白芝略加思索,她知道根深蒂固的思想是很难一朝一夕就能被改变的,所以只能曲线救国。
“我有个办法,月季花有活血调经之效,对于月事不调、腹痛不适治疗效果都很好。”
“你可以摘一些月季花,将花瓣碾碎,放入白粥中。别告诉你母亲这是药物,只说是创新膳食即可。”

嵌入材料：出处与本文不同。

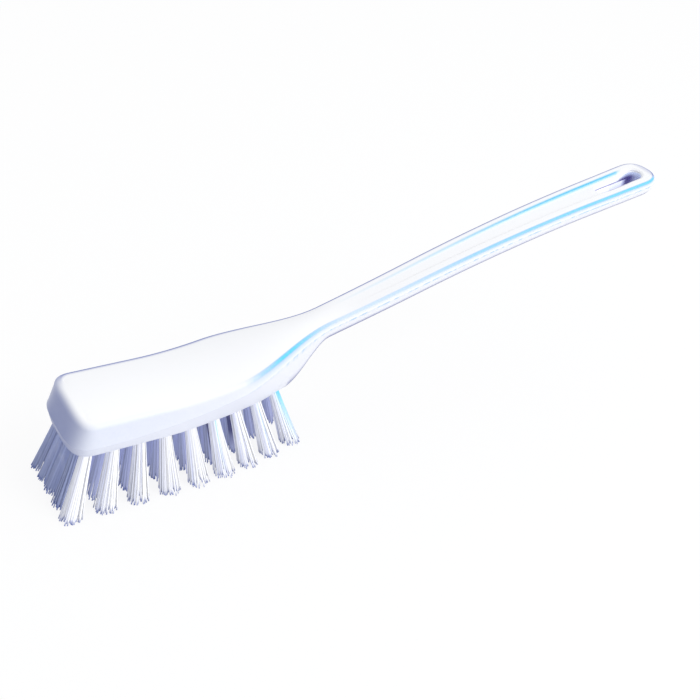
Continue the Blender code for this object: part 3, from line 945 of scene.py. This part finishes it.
# %% A small class for writing materials
class Wire:
    """A value in a material, on which arithmetic adds Math nodes."""

    def __init__(self, tree, socket=None):
        self.tree = tree
        self.socket = socket

    def join(self, target, value):
        """Link a wire to a socket, or set the socket to a plain value."""
        if isinstance(value, Wire):
            self.tree.links.new(value.socket, target)
        else:
            target.default_value = value

    def node(self, kind, settings=None, values=None, output=0):
        """Add a node: settings first, then its values and links, and give one output."""
        made = self.tree.nodes.new(kind)
        for name, setting in (settings or {}).items():
            setattr(made, name, setting)
        for name, value in (values or {}).items():
            self.join(made.inputs[name], value)
        return Wire(self.tree, made.outputs[output])

    def maths(self, operation, *terms):
        return self.node("ShaderNodeMath", {"operation": operation}, dict(enumerate(terms)))

    def clamped(self):
        return self.maths("MINIMUM", self.maths("MAXIMUM", self, 0.0), 1.0)

    def mix(self, first, second, factor):
        """Blend two colours, each a wire or three numbers."""
        first, second = (
            colour if isinstance(colour, Wire) else (*colour, 1.0) for colour in (first, second)
        )
        values = {0: factor, 6: first, 7: second}
        return self.node("ShaderNodeMix", {"data_type": "RGBA"}, values, 2)

    def noise(self, place, scale, detail=2.0):
        values = {"Vector": place, "Scale": scale, "Detail": detail}
        return self.node("ShaderNodeTexNoise", {}, values)

    def stored(self, name, output=2):
        """What was stored on the piece's points when it was made: a number, or a vector."""
        return self.node("ShaderNodeAttribute", {"attribute_name": name}, {}, output)

    def vectors(self, operation, *terms):
        values = dict(enumerate(terms))
        return self.node("ShaderNodeVectorMath", {"operation": operation}, values)

    def place(self, scale=(1.0, 1.0, 1.0)):
        """The place on the piece, in metres, stretched by a scale along each axis."""
        return self.vectors("MULTIPLY", self.node("ShaderNodeTexCoord", {}, {}, 3), scale)

    def __add__(self, other):
        return self.maths("ADD", self, other)

    def __radd__(self, other):
        return self.maths("ADD", other, self)

    def __sub__(self, other):
        return self.maths("SUBTRACT", self, other)

    def __rsub__(self, other):
        return self.maths("SUBTRACT", other, self)

    def __mul__(self, other):
        return self.maths("MULTIPLY", self, other)

    def __rmul__(self, other):
        return self.maths("MULTIPLY", other, self)

    def __pow__(self, other):
        return self.maths("POWER", self, other)

    def __rpow__(self, other):
        return self.maths("POWER", other, self)


def new_material(name):
    """An empty material with one shader, ready for its values."""
    made = bpy.data.materials.new(name)
    made.use_nodes = True
    shader = made.node_tree.nodes["Principled BSDF"]
    return made, Wire(made.node_tree), shader


print("a wire can be added, taken away, multiplied and raised to a power")

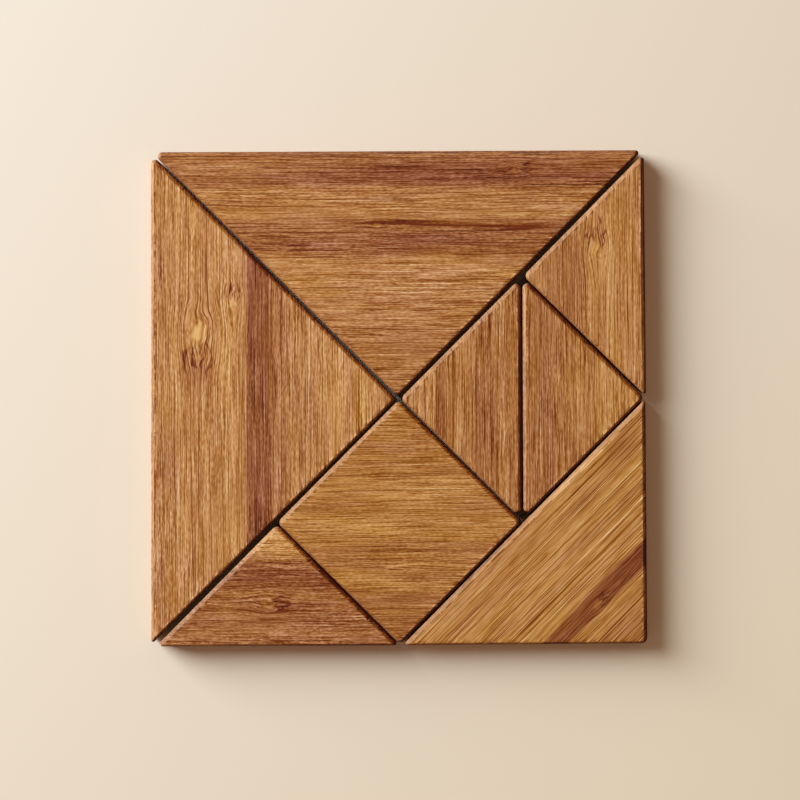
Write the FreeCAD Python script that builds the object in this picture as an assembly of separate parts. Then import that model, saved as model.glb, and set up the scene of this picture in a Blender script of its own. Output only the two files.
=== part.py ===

“这方法真是妙,我家附近刚好就有一颗月季树。谢谢你,大夫!”
男子一改来时的丧眉耷眼,脚步轻松地跑走了,全然没听见白芝在身后的叫喊。
“喂,你自己的毛病不用治吗?我看你气色也很不好啊,喂!”
男子的背影彻底消失在街尾后,向笛才默默回到了白芝身边,试探着问:“若都像这样不开药的话,我们笛家药房岂不是要倒闭了?”
白芝嘴角露出笑意:“赠人玫瑰,手有余香。”
向笛没再说话,额头却冒出了些许汗珠。他一时没弄清自己对白芝这段时间来的变化产生的情绪,究竟是惊讶,还是惊喜?
不远处,一醒来就因为担心女儿而跑来的白迁,正目瞪口呆地看着这一切。
在一旁搀扶着他的白夫人,脸上则是露出了欣慰万分的笑容。
“老爷,说句不合时宜的话。”
“祸兮福之所倚。”
“我倒觉得咱们家这次变故也不全然是坏事,至少芝芝变得比从前懂事温柔多了。”